It’s Pancake Day today, or Shrove Tuesday. ‘Shrove’ stems from the old English word ‘shrive’, meaning ‘confess all sins’.
Extract from OlneyOnline.com
A short history of pancakes in Olney…
Olney’s famous race is run every Shrove Tuesday, featuring women who have lived in the town for more than 6 months. It dates back to 1445 and it is believed all began with a townswoman late for the Shriving service at the Olney parish church.
The day is significant. Eating pancakes on Shrove Tuesday or Pancake Day, is an ancient tradition. It is the day before Lent; the start of the traditional fast. By giving up dairy products, people marked Jesus’ 40 days and nights in the wilderness. So on Shrove Tuesday, stores of dairy products were used up in the pancake mix.
For this Olney woman, it was also important to attend the Shriving service before the start of Lent, a time to confess sins before Ash Wednesday. So the story goes, hearing the church bells ring out for the service, our townswoman fled her house fearful of being late. She ran the distance down the High Street to make it to the parish church – still clutching her frying pan and wearing an apron.
Now, the event is still commemorated hundreds of years later in the Olney pancake race. The Olney residents (women) compete in traditional apron, cap, and holding a fying pan with a real pancake. They must toss their pancake once at the start (outside The Bull Inn) and once at the finish by the church.
When asked what she intended to give up for Lent, a lady in our group said ‘Sex’.
I choked into my tea and biscuits as she was over 80.
She went on to explain that because she lived alone and had no gentleman friend, she was 100% certain she’d be able to stick to it.
As to what I intend to give up for Lent, well if I’m honest, probably nothing. I love my food and I love to cook. Our budget doesn’t allow for many treats anyway, so we stick to the basics, some of which are of course, dairy products.
I love pancakes. My Mum would make a mountain of them, and we would have slices of orange or lemon with a sprinkling of sugar, or perhaps golden syrup. Sometimes, she’d throw in a few sultanas (currants) or a sliced banana, and always used butter in the pan when she cooked them.
When I was looking after a family, the eldest boy’s birthday fell on Pancake Day one year.
It took a bit of explaining that this wouldn’t happen every year and he got quite upset.
I told him that if he wished it, he could always have pancakes on his birthday regardless which day of the week it fell on. It was one of our house traditions that on someone’s birthday, they choose the menu for our main meal.
I would describe myself as a good tosser. I have never dropped one, or had one stick to the ceiling, and come Pancake Day I always got in loads of practice anyway, making at least a dozen for the 3 males in the household. In truth, it was a cheap and filling dessert, thus suiting my budget.
I don’t follow a recipe for pancakes, and looking some up, many add butter to the batter as well as using it to grease the pan. These days I tend to lubricate the pan with oil and have never put butter in the mix.

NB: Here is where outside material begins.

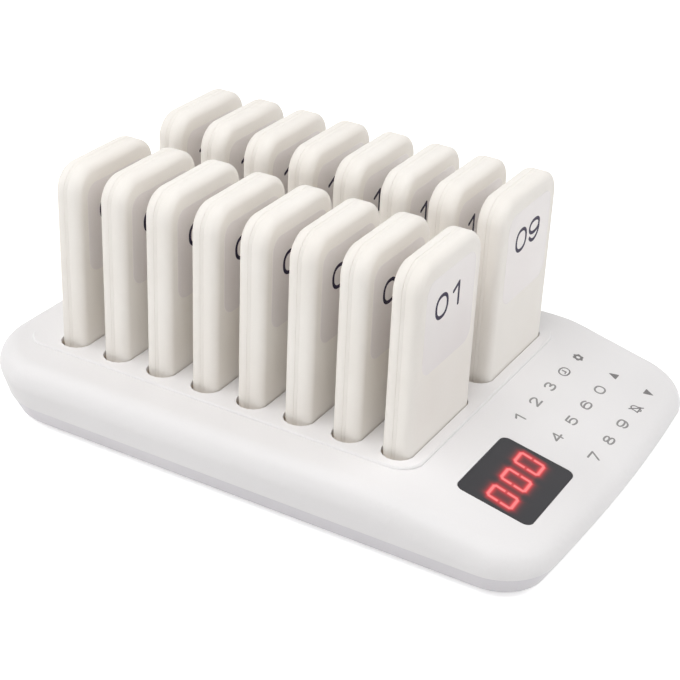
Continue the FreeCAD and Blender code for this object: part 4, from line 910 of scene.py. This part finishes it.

I don’t measure anything, and my batter is simply flour, 2 eggs, milk and perhaps a little sugar. I tend to make it a bit on the sloppy (not runny) side, as that way I get more pancakes! Sometimes I add fruit (sliced apple, banana, and forest fruits make lovely sweet pancakes, as do strawberries) but most of the time they are plain and we add syrup or lemon juice and sugar.
Hubby uses the same basic ingredients (definitely no sugar though) , but keeps his batter stodgy as he likes his pancakes thick and doughy.
Usually there is just a little mix left over to make a small one for her ladyship, but with no additives!Happy Baking!